Invisible World, a first novel by a guy who has a lot to learn about writing; The Nine Gates, Essays on Poetry by some woman who is an excellent writer and essayist and I promise I'll remember her name next time; Little Green Men by Christopher Buckley (I highly recommend his Thank Your for Smoking); Consilience, something about the unity of knowledge (memes? momes?); Rainbow Mars by Larry Niven who gave us Kzin and Bandersnatch-- and the concept of thumb-runners years before anyone thought there would be a black market for human organs; Dreams and Wishes, Essays on Writing for Children, by Cooper; Fly Fishing, A Life in Midstream by some guy with a name like a character in an Edgar Rice Burrough or a Talbot Mundy story-- Turhan...Turhan...
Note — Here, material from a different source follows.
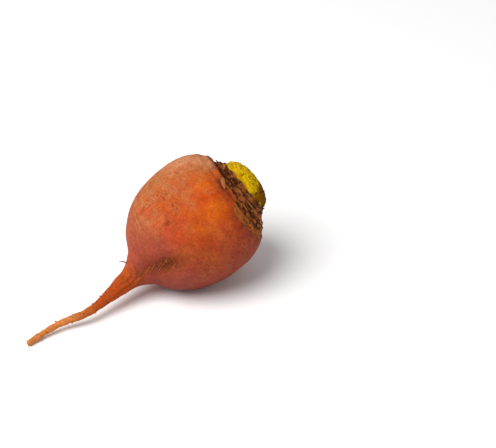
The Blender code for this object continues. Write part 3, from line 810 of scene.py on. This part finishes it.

Turhan Tirana. Recollections and Essays. I stumbled across this slim book on sale at Walden last week and bought it because it reminded me of my old friend Bru and how we used to go fishing for trout... I miss that...

One of the essays in the book is about "Dame Juliana Berners, a 15th century prioress who wrote the classic treatise on fly-fishing." Bru once wrote a story about the first fly fisher. It was a good story...

I think I'll go read about Dame Juliana and remember some good times wading the streams, stalking beautiful, wiley, laughing trout...

I'd better shut the back door before I go up to bed. Tomorrow's weather is supposed to be a repeat of today's until the cold front moves in, and then we may get some thunderstorms. I hope.